Suas clientes olham Reynolds Woodcok (Daniel Day-Lewis) com adoração e se submetem ao seu bom gosto e cuidados. Ele é gentil, adulador mas distante. Há sempre um certo temor na sua presença, invisível sustentação do seu narcisismo.

A irmã, Cyril (Lesley Manville), está ali para que nada falte, nem destoe. Horários, refeições e trabalho. Tudo isso comandado por regras pétreas, que Cyril faz respeitar. Ele a chama com algum afeto e humor de: ”minha velha coisa e tal”. Séria, olhar penetrante, vestida com discrição e cabelos num coque modesto, ela vela pelo irmão.

Todo dia, depois que as costureiras chegam, ainda na madrugada e tiram seus casacos para vestir os aventais brancos e imaculados, ele entra em cena depois de uma toalete meticulosa.

O café da manhã é um ritual sagrado. Silêncio, introspecção, recolhimento. Ele mesmo serve seu chá enquanto desenha croquis. Cyril e a modelo do momento são meras espectadoras.

Solteiro convicto, Reynolds de tempos em tempos muda de musa. Afinal, cansa-se delas, não há novidade, nem mesmo vontade de corrigir os defeitos. Ele não nasceu para ser um Pigmalião. Elas são meros corpos necessários para a criação dos vestidos. É Cyril que as dispensa, com eficiência. Afinal Reynolds tem que ser poupado de esforços inúteis. E mulheres não faltam para fazer esse papel.

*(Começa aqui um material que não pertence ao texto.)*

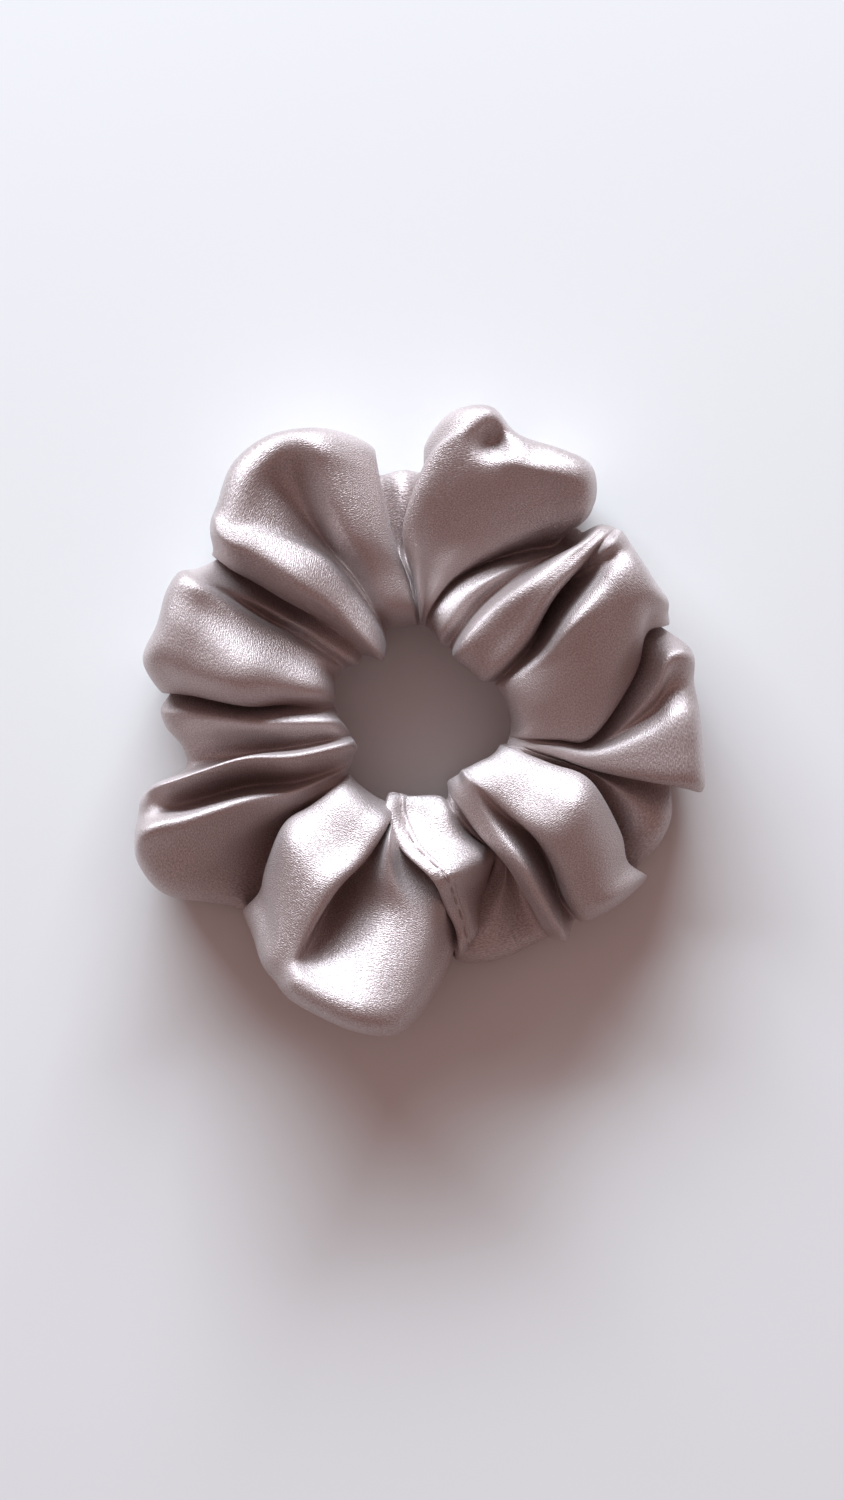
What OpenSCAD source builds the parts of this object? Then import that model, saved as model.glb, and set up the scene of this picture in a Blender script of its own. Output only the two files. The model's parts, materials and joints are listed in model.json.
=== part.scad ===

Até que um dia, num restaurante perto de sua casa de campo, ele nota aquela garçonete alta, pele muito branca, um pouco desajeitada mas com um sorriso difícil de qualificar.

Ele faz o pedido, sempre sorrindo para ela, sedutor. É uma lista enorme. Ele está faminto? Ela não comenta nada e só responde quando ele pergunta.

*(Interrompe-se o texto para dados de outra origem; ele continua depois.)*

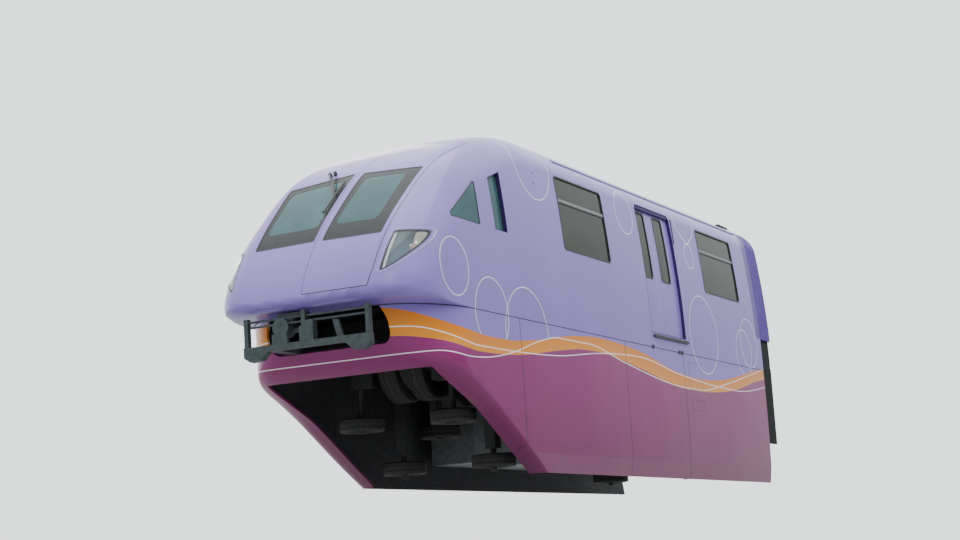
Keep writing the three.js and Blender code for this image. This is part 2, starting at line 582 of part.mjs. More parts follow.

Alma (Vicky Krieps) é convidada para jantar naquela noite.

Na mesa, ele pergunta se é parecida com sua mãe, quer ver o retrato dela e aconselha:

“- Você deve ter ela sempre com você. Eu tenho costurado no interior do meu casaco um cacho do cabelo da minha. Foi ela que me ensinou meu ofício. Devo tudo a ela.”

Depois, mostra para Alma o retrato da mãe vestida de noiva para o segundo casamento:

“- Fui eu que fiz. Minha irmã me ajudou. Vestidos de noiva são complicados porque há muitas superstições. Quem costura não casa…”

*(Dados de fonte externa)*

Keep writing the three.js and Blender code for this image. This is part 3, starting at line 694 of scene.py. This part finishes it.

“- E sua irmã? Casou? ” pergunta Alma.

“- Não. Ela vive comigo.”

Intuitivamente, Alma, que não quer ser mais uma que será descartada como inútil, vai descobrindo as amarras de Reynolds. Ele mesmo deu a ela, em suas primeiras conversas, a chave das algemas maternas. E, no avesso da barra de um vestido de noiva, ela descobre costurada a senha que faltava.

Mulher forte, Alma vai desconstruir a rigidez daquele homem por quem se apaixonou. Como uma feiticeira, ela saberá o que procurar na floresta para obter resultados.

Paul Thomas Anderson, 47 anos, tem dois Oscars de melhor roteiro original por “Boogie Nights”1997 e “Magnolia”1999.

É um diretor com filmes premiados em Cannes, Berlim e Veneza. Sempre preocupado com a estética e as atuações do elenco, em “Trama Fantasma” faz uma bela parceria com o excelente Daniel Day-Lewis, seis vezes indicado ao Oscar de melhor ator (levou três), tem 60 anos e diz que esse será seu último filme. Pena. Ele está esplêndido. E Vicky Krieps é uma estrela descoberta em Luxemburgo.

O filme tem 6 indicações ao Oscar: filme, diretor, ator, atriz coadjuvante (Lesley Manville), trilha sonora (Jonny Greenwood) e figurinos (longos clássicos com detalhes marcantes em cores e tecidos gloriosos).

“Trama Fantasma” é como um vestido de alta costura, feito à mão, com tecido, corte e pontos impecáveis para deslumbrar na passarela. Uma obra de arte.